Namun, narasi tentang Manasye tidak berhenti pada kesesatannya. Bagian selanjutnya dari pasal 33 menunjukkan sebuah titik balik yang luar biasa. Ketika Tuhan mendatangkan para pemimpin Asyur untuk menangkap dan membuang Manasye ke Babel, di tengah penderitaannya, ia merendahkan diri dan berdoa kepada Tuhan. Kebaikan Tuhan justru terwujud dalam bentuk disiplin yang membawa penyesalan. Tuhan mendengarkan doa Manasye, mengampuninya, dan mengembalikannya ke takhtanya di Yerusalem. Ini adalah bukti nyata bahwa Tuhan tidak pernah menutup pintu bagi mereka yang bertobat dengan tulus. 2 Tawarikh 33:2, meskipun menggambarkan awal dari kesesatan, pada akhirnya menjadi bagian dari cerita pemulihan yang lebih besar, menunjukkan bahwa bahkan dari jurang kesesatan yang dalam, ada harapan jika seseorang mau berbalik kepada Tuhan dengan hati yang hancur.

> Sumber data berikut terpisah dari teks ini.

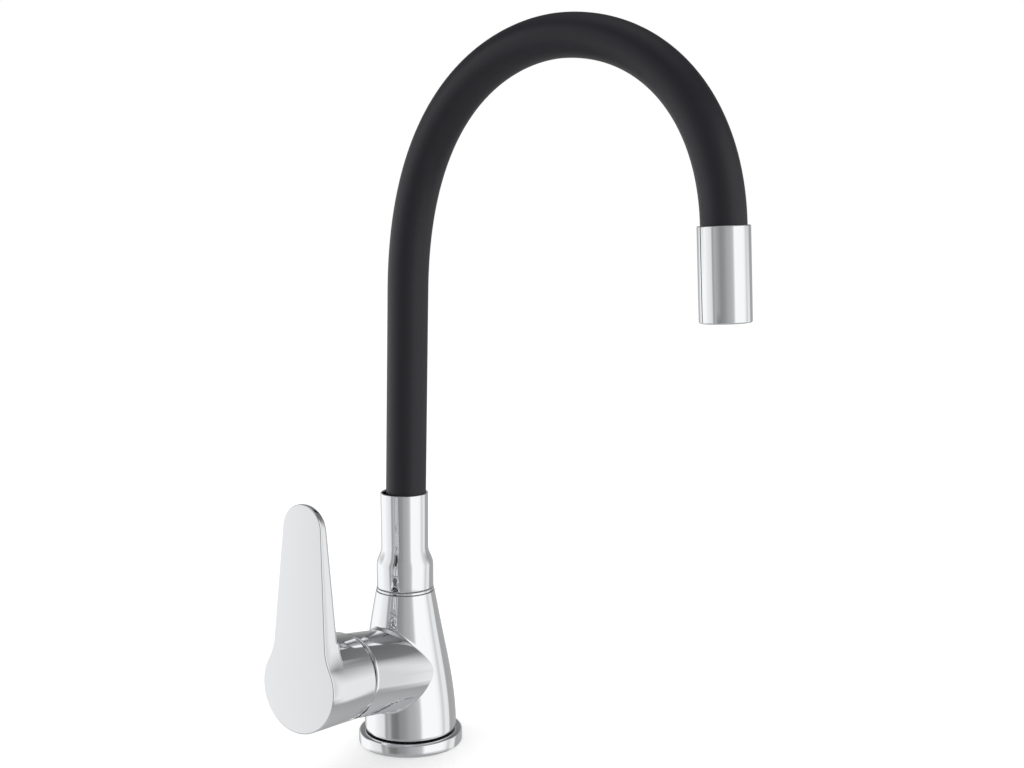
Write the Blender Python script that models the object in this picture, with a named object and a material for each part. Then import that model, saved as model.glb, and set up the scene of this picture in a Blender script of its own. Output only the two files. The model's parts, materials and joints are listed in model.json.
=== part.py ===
"""A one-hole kitchen mixer tap with a bendable spout, modelled as the pieces it comes apart into.

Metres, +Z up. The origin is the centre of the base ring's underside, on the worktop. The spout reaches towards +X
and the lever faces -Y. Each moving piece hangs from an empty on its joint's axis.
"""

import math

import bmesh
import bpy
from mathutils import Matrix, Vector

# Clearances and mesh fineness
GAP = 0.0003
OVERRUN = 0.001
TUCK = 0.00005
WELD = 0.000001
BODY_SIDES = 36
ROUND_SIDES = 24
SMALL_SIDES = 12
SLEEVE_SIDES = 12
LINK_SIDES = 12
HOSE_SIDES = 6
HOLE_SIDES = 6
SMOOTH_ANGLE = math.radians(35)

# Base ring and gasket
RING_RADIUS = 0.0285
RING_HEIGHT = 0.0070
RING_BORE_RADIUS = 0.0205
RING_EDGE = 0.0014
RING_OUTER_WALL = 0.0017
RING_INNER_WALL = 0.0027
GASKET_THICKNESS = 0.0016

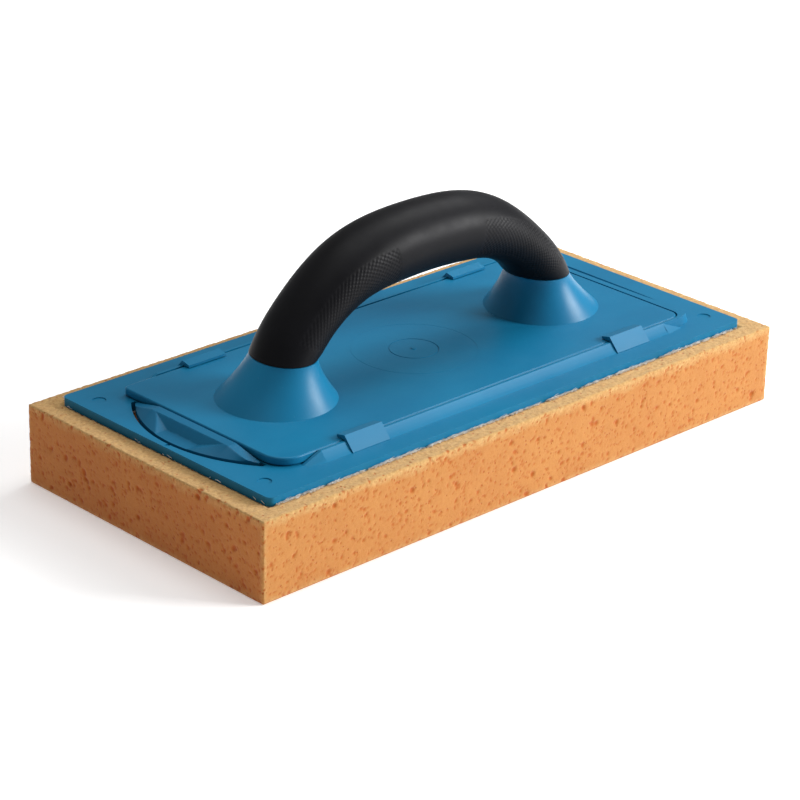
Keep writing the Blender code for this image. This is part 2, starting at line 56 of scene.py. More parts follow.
# Levels and extents read from the frame
SPONGE_LOW, SPONGE_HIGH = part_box("sponge_pad")
FELT_LOW, FELT_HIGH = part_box("bonding_felt")
PLATE_LOW, PLATE_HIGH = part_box("base_plate")
CARRIER_LOW, CARRIER_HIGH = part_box("handle_plate")
LATCH_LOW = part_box("release_latch")[0]
GRIP_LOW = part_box("handle_grip")[0]

SPONGE_TOP = SPONGE_HIGH.z
PLATE_BOTTOM = PLATE_LOW.z
LATCH_THICKNESS = 2.0 * MM
PLATE_TOP = LATCH_LOW.z + LATCH_THICKNESS
PLATE_X = PLATE_HIGH.x
PLATE_Y = PLATE_HIGH.y
PLATE_CORNER = 2.6 * MM
PLATE_BEVEL = 0.4 * MM
PLATE_BEVEL_ANGLE = 14
CARRIER_RISE = 3.5 * MM
CARRIER_TOP = PLATE_TOP + CARRIER_RISE
CARRIER_LEFT = CARRIER_LOW.x
CARRIER_RIGHT = CARRIER_HIGH.x
CARRIER_SIDE = CARRIER_HIGH.y
CARRIER_CORNER = 10 * MM
CARRIER_REAR_CORNER = 2.5 * MM
CARRIER_BEVEL = 0.7 * MM
GAP = 0.3 * MM
THROUGH = 1.0 * MM

# Ridge round the handle plate: widths are taken outward from its inner wall
RIDGE_GAP = 0.5 * MM
STOP_GAP = 0.4 * MM
RIDGE_LEFT = -102.5 * MM
RIDGE_RAMP = 9 * MM
RIDGE_START_DROP = 0.1 * MM
RIDGE_WALL = 1.3 * MM
RIDGE_WALL_FOOT = 1.9 * MM
RIDGE_SLOPE_FOOT = 4.9 * MM
RIDGE_SLOPE_END = 96 * MM
RIDGE_STEP = 0.2 * MM
RIDGE_KNEE_RUN = 0.58
RIDGE_KNEE_RISE = 0.34
WEDGE_TIP = 105 * MM
WEDGE_WALL_END = 102.5 * MM
WEDGE_NARROWING = 1.1 * MM
STOP_WALL = 4.6 * MM
STOP_FOOT = 6.0 * MM
STOP_CORNER = 5 * MM
STOP_CORNER_STEPS = 10
CARRIER_STOP_CORNER = STOP_CORNER - 0.2 * MM
GROOVE_X = 113.0 * MM
GROOVE_START = -28 * MM
GROOVE_END = 58 * MM
GROOVE_WIDTH = 1.3 * MM
GROOVE_DEPTH = 1.3 * MM
GROOVE_STEPS = 16
GROOVE_LEAST_HALF = 0.05 * MM
GROOVE_LEAST_DEPTH = 0.02 * MM
SINK = 0.8 * MM

# Clips over the handle plate's edges
CLIP_LENGTH = 19 * MM
CLIP_CENTRES = (-71.5 * MM, 74 * MM)
CLIP_REACH = 3.8 * MM
CLIP_TONGUE = 1.0 * MM
CLIP_RIDGE = 2.2 * MM
CLIP_PROUD = 0.3 * MM

# Ejector marks and one small gate mark: x, y and radius in millimetres
MARKS = (
    (-121.5, -48, 2.8),
    (-121.5, 48, 2.8),
    (121.5, -48, 2.8),
    (121.5, 48, 2.8),
    (-128.3, -1, 1.0),
)
MARK_DEPTH = 0.35 * MM

# Latch
LATCH_HALF_CHORD = 37 * MM
LATCH_DEPTH = 13.6 * MM
LATCH_REAR = CARRIER_LEFT - 1.2 * MM
LATCH_SLOT = 1.1 * MM
LATCH_ROOT = -84 * MM
LATCH_NECK = 38 * MM
LATCH_END = 35.8 * MM
LATCH_RISE = 3.5 * MM
LATCH_RIM = 3.9 * MM
LATCH_LEVEL = 22 * MM
LATCH_FOOT = 0.5 * MM
LATCH_ARC_STEPS = 48
LATCH_ROWS = 150
LATCH_COLUMNS = 40
TONGUE_OVERLAP = 2 * MM
TONGUE_LOW = 0.05 * MM
TONGUE_DROP = 0.1 * MM
SCOOP_FLOOR = 0.35 * MM
SCOOP_BACK = 3.3 * MM
SCOOP_HALF = 9 * MM
SCOOP_TOP_HALF = 20 * MM

# Bosses and handle, as in the frame
BOSS_FOOT_X = 73.3 * MM
BOSS_TOP_X = 69.8 * MM
BOSS_TOP_Z = GRIP_LOW.z - GAP
BOSS_FOOT_RADIUS = 24 * MM
BOSS_FLARE = 1.35
BOSS_WALL = 2.4 * MM
BOSS_CEILING = 3.0 * MM
BOSS_STEPS = 22
BOSS_AROUND = 96
HOLLOW_STEPS = 16
HOLLOW_AROUND = 64
SOCKET_RADIUS = 7.0 * MM
SOCKET_LOW = BOSS_TOP_Z - 7 * MM
SOCKET_HIGH = BOSS_TOP_Z + 5 * MM
CORE_RADIUS = 6.6 * MM
# Shallow rings round the handle plate's gate: name, radius, width and depth in millimetres
GATE_RINGS = (
    ("gate_ring", 10, 0.4, 0.15),
    ("outer_ring", 25.6, 0.3, 0.04),
)
GATE_DOT_RADIUS = 1.0 * MM
GATE_DOT_RISE = 0.2 * MM
GATE_DOT_SIDES = 20
# From the grip's crown to a foot: centre (x, z), then the half widths across and sideways, in millimetres
HANDLE_STATIONS = (
    ((0.0, 88.2), 14.2, 15.5),
    ((17.5, 87.5), 14.4, 15.5),
    ((33.6, 85.0), 13.4, 15.4),
    ((47.5, 78.6), 11.6, 15.2),
    ((61.5, 67.6), 10.2, 15.0),
    ((69.8, 56.6), 12.0, 14.8),
)

CAMERA_PLACE = (-0.75735, -0.76792, 0.49271)
CAMERA_RIGHT = (0.72189, -0.69164, 0.02239)
CAMERA_UP = (0.2644, 0.30557, 0.91473)
CAMERA_LENS = 131.77
CAMERA_SENSOR = 36
FLOOR_HALF = 6.0
FLOOR_DROP = 0.15 * MM


def new_object(name, mesh):
    made = bpy.data.objects.new(name, mesh)
    bpy.context.scene.collection.objects.link(made)
    return made


def mesh_from(name, points, faces):
    mesh = bpy.data.meshes.new(name)
    mesh.from_pydata([tuple(p) for p in points], [], faces)
    mesh.update()
    return mesh


def facing_out(mesh):
    """Turn every face of a closed mesh outward."""
    shape = bmesh.new()
    shape.from_mesh(mesh)
    bmesh.ops.recalc_face_normals(shape, faces=shape.faces)
    shape.to_mesh(mesh)
    shape.free()
    return mesh


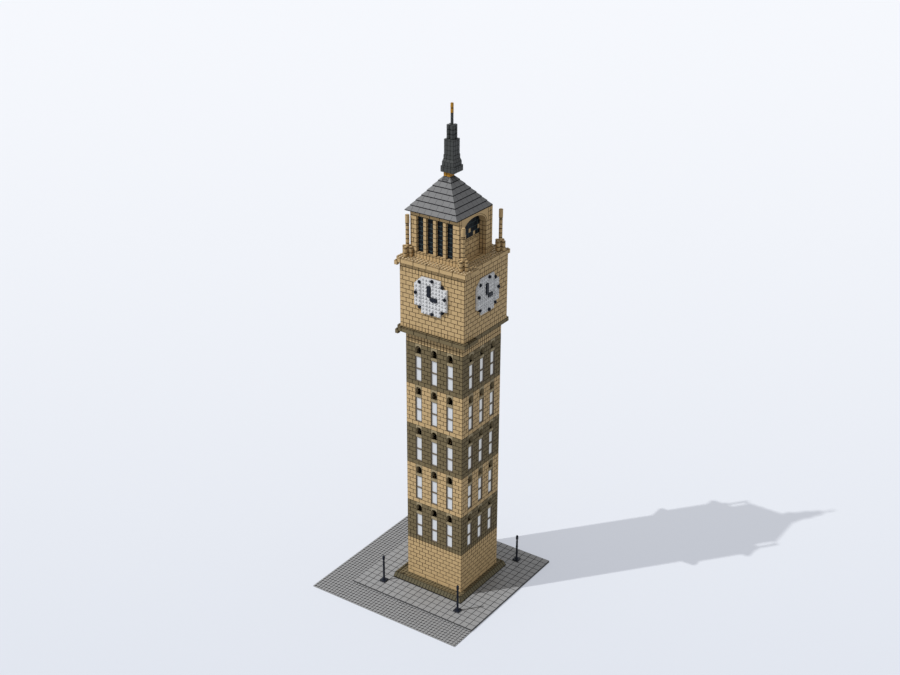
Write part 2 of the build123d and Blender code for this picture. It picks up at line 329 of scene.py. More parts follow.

Pelajaran dari ayat ini sangatlah relevan. Pertama, kita diingatkan untuk selalu waspada terhadap pengaruh negatif di sekitar kita dan berpegang teguh pada kebenaran firman Tuhan. Kedua, kita diberi pengharapan bahwa tidak ada dosa yang terlalu besar bagi pengampunan Tuhan jika ada kemauan untuk bertobat. Perbuatan Manasye yang jahat, yang digambarkan dalam 2 Tawarikh 33:2, menjadi latar belakang dramatis bagi sebuah pemulihan yang penuh kemurahan, menunjukkan betapa dalamnya kasih dan kesabaran Tuhan bagi umat-Nya.